Пошли к площади. Балашов спросил, как Алеша.
— Видит сны о доблестно погибшем отце, — сказала женщина.
— Отец его жив, — кротко заметил скопец. — Хотя и переменился.
— Мило сказано, — произнесла Анна. Никогда не получалось ей предвосхитить той легкости, с какой мужу удавалось омрачать ее настроение. Все те страстные, добродетельные словечки, которыми супруг описывал всякие прихоти больного умишки. — Говоришь «переменился», точно о листе, поменявшем окраску. Точно не было ножа, рассекавшего плоть. Ни крови, ни шрамов, ни страдания…
— Вся жизнь есть страдание!
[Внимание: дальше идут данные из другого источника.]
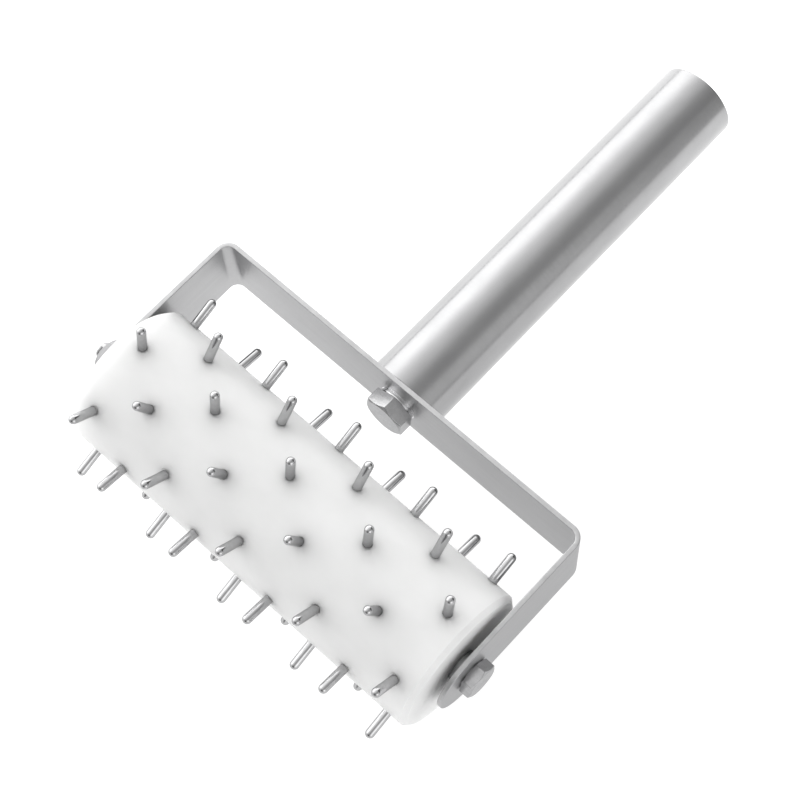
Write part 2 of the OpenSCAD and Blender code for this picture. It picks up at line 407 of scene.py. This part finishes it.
def shank_core(size, length, tips):
    clear()
    bpy.ops.mesh.primitive_cylinder_add(
        vertices=48, radius=size / 2 * CORE, depth=length, location=(0, 0, -length / 2)
    )
    core = bpy.context.object
    bpy.ops.object.transform_apply(location=True, rotation=True, scale=True)
    edit(core)
    pick(core, "EDGE", lambda e: any(all(abs(v.co.z - tip) < 0.1 * MM for v in e.verts) for tip in tips))
    bpy.ops.mesh.bevel(offset=size * 0.09, segments=2)
    clear()
    return core


def join_parts(name, *parts):
    focus(parts[0])
    for part in parts:
        part.select_set(True)
    bpy.ops.object.join()
    parts[0].name = name
    print(name, "has", len(parts[0].data.polygons), "faces")
    return parts[0]


# %% Helper: wind the thread
def wind_thread(size, pitch, length, plain):
    clear()
    root, crest, lead = size / 2 * ROOT, size / 2 * CREST, size * 0.12
    bpy.ops.mesh.primitive_plane_add(size=1)
    thread = bpy.context.object
    edit(thread)
    bpy.ops.mesh.select_all(action="SELECT")
    bpy.ops.mesh.delete(type="VERT")
    mesh = bmesh.from_edit_mesh(thread.data)
    zigzag = [(root, 0), (crest, 0.4), (crest, 0.55), (root, 0.95)]
    line = [mesh.verts.new((r, 0, -length + lead + k * pitch)) for r, k in zigzag]
    for a, b in zip(line, line[1:]):
        mesh.edges.new((a, b))
    bmesh.update_edit_mesh(thread.data)
    clear()
    turns = int((length - lead - plain) / pitch)
    modify(
        thread, "SCREW", screw_offset=pitch, iterations=turns, steps=24, render_steps=24,
        use_merge_vertices=False, use_smooth_shade=True, use_normal_calculate=True,
    )
    return thread


# %% [markdown]
# A bolt's head has a turned top, and under it is the thin round washer face, which leaves a dark line under
# the hexagon. The washer face grows out of the top of the shank.

# %% Helper: a hex bolt whose head stands on Z = 0
def hex_bolt(name, size, pitch, flats, head, length):
    lift, face_r = 0.3 * MM, 0.46 * flats
    bolt = hexagon(name, flats, lift, head + lift)
    turn_top(bolt, flats, head)
    soften(bolt, 0.12 * MM, 2, angle=20)
    core = shank_core(size, length, [-length])
    edit(core)
    pick(core, "FACE", lambda face: face.normal.z > 0.9)
    grow = face_r / (size / 2 * CORE)
    bpy.ops.mesh.extrude_region_move()
    bpy.ops.transform.resize(value=(grow, grow, 1), center_override=(0, 0, 0))
    bpy.ops.mesh.extrude_region_move(TRANSFORM_OT_translate={"value": (0, 0, lift + 0.05 * MM)})
    clear()
    focus(core)
    bpy.ops.object.shade_smooth_by_angle(angle=math.radians(40))
    return join_parts(name, bolt, core, wind_thread(size, pitch, length, 2.2 * MM))


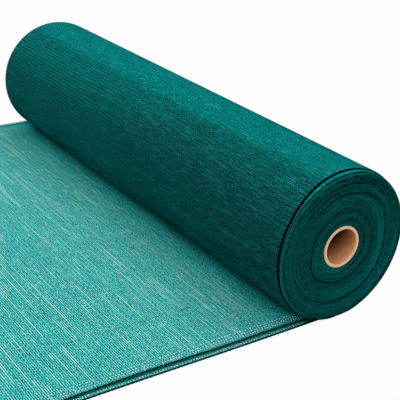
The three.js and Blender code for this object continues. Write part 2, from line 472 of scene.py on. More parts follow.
def wound_material():
    """Dark green netting on the roll's side: rows with dark gaps between, lighter dashes on the rows, and
    painted shade down the sides and in the hollows.
    """
    material, tree, shader = new_material("wound netting")
    weave = put_weave(tree)
    tape = reach(tree, weave["Row"], 0.5, 1.0)
    # towards the far end every second row stands out, and every second gap
    pairs = attribute(tree, "pairs")
    # painted shade in the gaps, deeper down the roll's sides than near its top
    gap_shade = attribute(tree, "gap_shade_paint")

    grains = reach(tree, weave["Speckle"], 0.38, 0.62)
    ground = between(tree, grains, TAPE_DEEP, TAPE_GREEN)
    ground = between(tree, times(tree, weave["Dash"], 0.6), ground, TAPE_BRIGHT)
    lit = times(tree, weave["Second Row"], tape, pairs, gap_shade, 0.3)
    ground = between(tree, lit, ground, TAPE_BRIGHT)

    weak = reckon(tree, "MULTIPLY_ADD", pairs, 0.15, 0.3)
    weak = times(tree, without(tree, weave["Second Gap"]), weak)
    uneven = reckon(tree, "MULTIPLY_ADD", weave["Gap"], 0.14, 0.86)
    gap = times(tree, without(tree, tape), uneven, without(tree, weak))
    dull = times(tree, without(tree, weave["Second Row"]), pairs, 0.32)
    shaded_gaps = reckon(tree, "MULTIPLY_ADD", weave["Stitch"], -0.15, times(tree, gap_shade, 1.5))
    gap = times(tree, largest(tree, gap, dull), reach(tree, shaded_gaps, 0.0, 1.0))

    colour = between(tree, gap, ground, GAP_AND_SHADE_DARK)
    # painted shade: the tone is lighter near the top and darker down the sides
    colour = between(tree, attribute(tree, "tone"), GAP_AND_SHADE_DARK, colour)
    # painted shade: black in the hollows under the near lip and on the far face
    colour = between(tree, attribute(tree, "painted_shade"), colour, SHADE_BLACK_GREEN)
    join(tree, colour, shader.inputs["Base Color"])
    netting_finish(shader, 0.7)
    put_bump(tree, shader, reckon(tree, "ADD", weave["Speckle"], weave["Stitch"]), 0.45, 0.7 * MM)
    return material


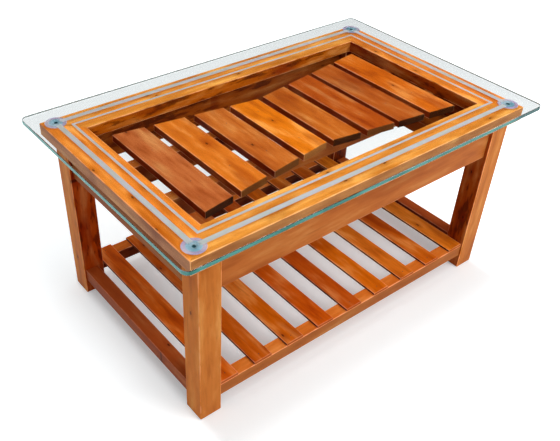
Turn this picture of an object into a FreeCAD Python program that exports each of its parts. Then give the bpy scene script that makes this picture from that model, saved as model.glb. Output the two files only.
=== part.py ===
import FreeCAD, Part
import math
import os
from collections import namedtuple

# A wooden coffee table with a sunken slatted panel under a glass top and a slatted shelf.
# Sizes are in millimetres. X runs along the long side, Y from front to back, Z is up.
# The origin is on the floor, under the middle of the table.

# Wooden top: four mitred boards
top_length = 915.0
top_width = 557.0
top_board_width = 73.0
top_board_thickness = 28.0

# Legs
leg_thickness = 52.0
leg_height = 415.0
leg_inset_from_end = 23.0
leg_inset_from_side = 12.0

# Aprons under the top
apron_height = 83.0
apron_thickness = 22.0
apron_setback = 9.0
apron_tenon_thickness = 10.0
apron_tenon_lower_shoulder = 8.0

# Shelf rails
shelf_rail_height = 32.0
shelf_rail_thickness = 32.0
shelf_rail_setback = 4.5
shelf_floor_gap = 38.0
shelf_tenon_thickness = 12.0
shelf_tenon_shoulder = 6.0

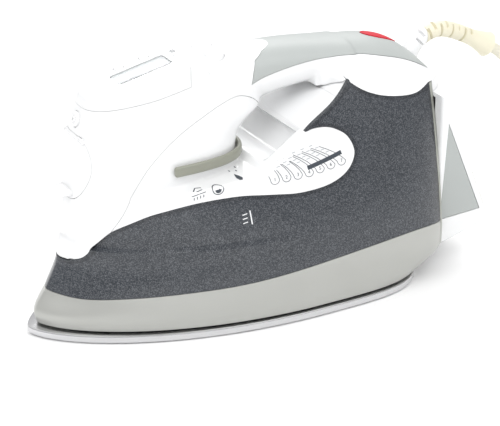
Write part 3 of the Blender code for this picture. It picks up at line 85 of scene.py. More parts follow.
softbox("softbox_overhead", (0.25, -0.75, 1.05), (0.9, 0.7), 4.8)
softbox("softbox_over_nose", (-0.8, -0.4, 1.0), (0.7, 0.6), 5)
softbox("softbox_behind", (0.5, 0.9, 0.9), (0.8, 0.6), 6)


def unselect():
    bpy.ops.object.select_all(action="DESELECT")


unselect()
bpy.ops.mesh.primitive_plane_add(size=14, location=(0, 0, -0.0002))
floor = bpy.context.active_object
floor.name = "table"


def finish(name, colour, roughness, vary=0.04, grain=0.0008, relief=0.00002, metallic=0.0, coat=0.0,
           stretch=(1, 1, 1)):
    """A moulded or metal surface: slow changes of shade and gloss, and a fine grain."""
    made = bpy.data.materials.new(name)
    made.use_nodes = True
    nodes, link = made.node_tree.nodes, made.node_tree.links.new
    shader = nodes["Principled BSDF"]
    shader.inputs["Metallic"].default_value = metallic
    shader.inputs["Coat Weight"].default_value = coat
    shader.inputs["Coat Roughness"].default_value = 0.06
    place = nodes.new("ShaderNodeTexCoord")
    mapping = nodes.new("ShaderNodeMapping")
    mapping.inputs["Scale"].default_value = stretch
    link(place.outputs["Object"], mapping.inputs["Vector"])
    slow = nodes.new("ShaderNodeTexNoise")
    slow.inputs["Scale"].default_value = 45
    slow.inputs["Detail"].default_value = 3
    fine = nodes.new("ShaderNodeTexNoise")
    fine.inputs["Scale"].default_value = 1 / grain
    fine.inputs["Detail"].default_value = 2
    for noise in (slow, fine):
        link(mapping.outputs["Vector"], noise.inputs["Vector"])
    shade = nodes.new("ShaderNodeMix")
    shade.data_type = "RGBA"
    shade.inputs[6].default_value = (*[c * (1 - vary) for c in colour], 1)
    shade.inputs[7].default_value = (*[min(c * (1 + vary), 1) for c in colour], 1)
    link(slow.outputs["Fac"], shade.inputs[0])
    link(shade.outputs[2], shader.inputs["Base Color"])
    gloss = nodes.new("ShaderNodeMapRange")
    gloss.inputs["To Min"].default_value = roughness * 0.85
    gloss.inputs["To Max"].default_value = roughness * 1.15
    link(fine.outputs["Fac"], gloss.inputs["Value"])
    link(gloss.outputs["Result"], shader.inputs["Roughness"])
    bump = nodes.new("ShaderNodeBump")
    bump.inputs["Distance"].default_value = relief
    bump.inputs["Strength"].default_value = 0.6
    link(fine.outputs["Fac"], bump.inputs["Height"])
    link(bump.outputs["Normal"], shader.inputs["Normal"])
    return made


table_white = finish("table_white", (0.93, 0.93, 0.93), 0.7, 0.01, 0.004)
floor.data.materials.append(table_white)


# Mains cord: 2.4 m of round 7 mm vinyl lead. It leaves the bend guard, drops to the table and is wound
# beside the iron in nine close turns, three wide and three high, whose last turn crosses over to the plug.
MM = 0.001
CORD_R = 3.5 * MM
CORD_ROUTE = ((313.2, 0, 121.2), (322, 0, 115.5), (332, 1, 106), (340, 1, 92), (344, 1, 74), (346, 0, 54),
              (349, -3, 34), (356, -9, 16), (368, -18, 6.6), (382, -27.6, 3.75))
COIL = (417.0, 8.0)
COIL_MEAN = 41.3
PITCH = 7.15
COIL_LOW = 5.0
PLUG_START = ((480.6, 10, 11.4), (482, 22, 10))


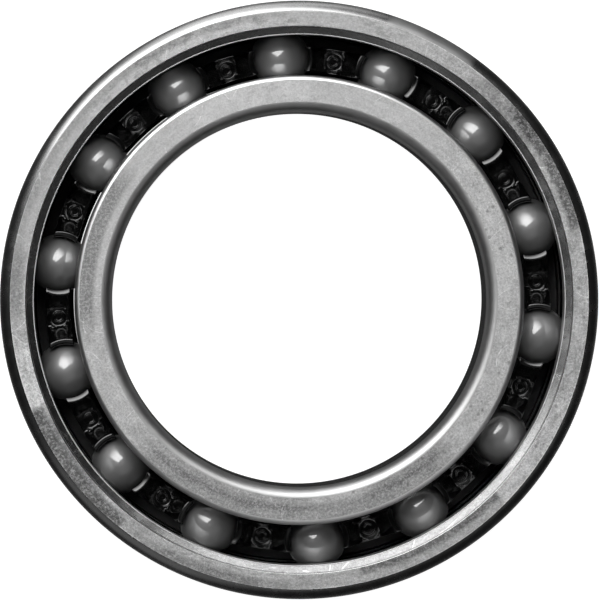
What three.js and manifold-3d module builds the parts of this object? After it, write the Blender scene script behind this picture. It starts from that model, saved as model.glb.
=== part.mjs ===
// Single-row deep-groove ball bearing with ceramic balls, a one-piece moulded crown cage and a
// rubber seal at the back. The front is open. Millimetres, +Z is the bearing axis and points
// out of the open front, origin at the bearing's centre.
import * as THREE from 'three';
import Module from 'manifold-3d';

const wasm = await Module();
wasm.setup();

// ---- Boundary dimensions ----
const BORE_R = 7.5;
const OUTSIDE_R = 12.0;
const HALF_WIDTH = 2.5;
const CORNER_R = 0.4;

// ---- Balls ----
const BALL_COUNT = 14;
const BALL_R = 1.1905;
const PITCH_R = 9.75;
const FIRST_BALL_DEG = -8.6;
const STEP_DEG = 360 / BALL_COUNT;

// ---- Rings ----
const RUNNING_GAP = 0.0395;
const GROOVE_R = 1.238;
const INNER_SHOULDER_R = 9.02;
const INNER_EDGE = 0.18;
const OUTER_SHOULDER_R = 10.64;
const RECESS_MOUTH_R = 10.97;
const RECESS_STEP_R = 10.93;
const RECESS_STEP_DEPTH = 0.16;
const RECESS_FLOOR_R = 10.74;
const RECESS_FLOOR_DEPTH = 0.21;
const SHOULDER_EDGE_DEPTH = 0.27;

// ---- Cage ----
const CAGE_IN_R = 9.2;
const CAGE_OUT_R = 10.19;
const CAGE_BACK_Z = -1.75;
const CAGE_TIP_Z = 0.95;
const CAGE_CHAMFER = 0.08;
const VALLEY_Z = -0.6;
const POCKET_R = 1.26;
const MOUTH_R = 1.08;
const LEAD_IN_R = 1.19;
const LEAD_IN_DEPTH = 0.075;
const CLAW_TIP_R = 1.3;
const CLAW_ROOT_R = 1.72;
const GUSSET_WIDTH = 0.17;
const GUSSET_TOP_Z = 0.3;
const GUSSET_FOOT_R = 1.8;
const SPRUE_R = 0.4;
const SPRUE_HEIGHT = 0.07;
const DIMPLE_R = 0.2;
const DIMPLE_DEPTH = 0.06;
const SPRUE_PITCH_R = 9.68;

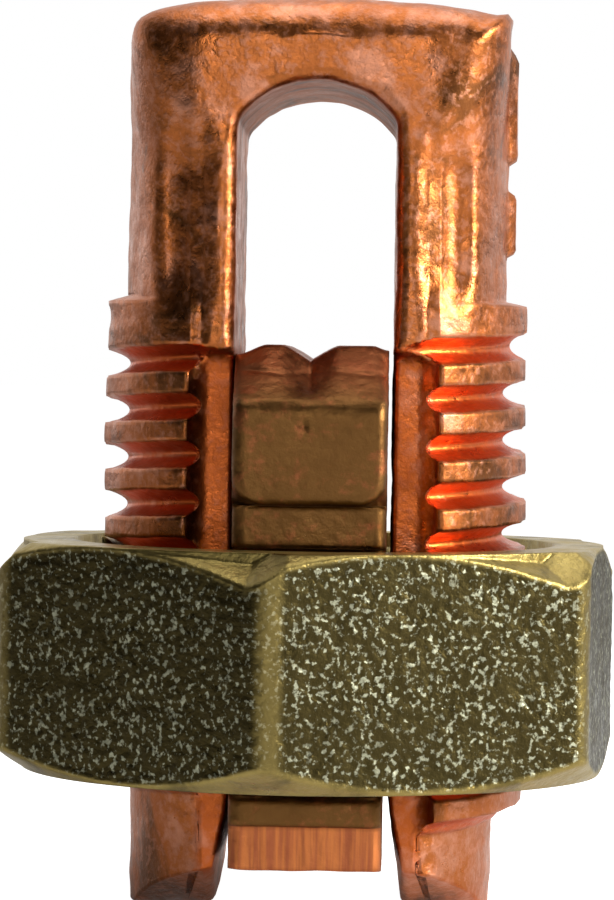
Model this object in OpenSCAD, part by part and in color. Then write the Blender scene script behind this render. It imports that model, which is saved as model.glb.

И чем дольше живешь, сильнее страдаешь.
— Не верно, — смысл сказанного ускользал от Анны.
Вслед за мыслью о перемене лиственной окраски вспомнился вагон в брачную ночь, нераспустившийся бутон, а после нахлынули воспоминания о ночи через год, когда приехала в Язык и в одиночку выпила полбутылки коньяка, и побежала из дома, по этой же дороге, в комнату, где спал муж; сорвала с супруга одежду, пытаясь овладеть мужчиной, и, нащупав остаток отростка, силилась ввести в лоно, а после выбежала, с криком, в слезах, но не из-за шрамов, не из-за того, что не напрягся член, а лишь из-за покорной податливости плоти, из-за однообразного, тихого бормотания молитв мужем.
Остановилась, сказала:
— Ты ступай. Иди. Как придем, не увидимся.
Балашов кивнул и, не сказав ни слова, двинулся вперед. Просто не верилось, что скопец не понимает, чем раздражает ее сильнее всего.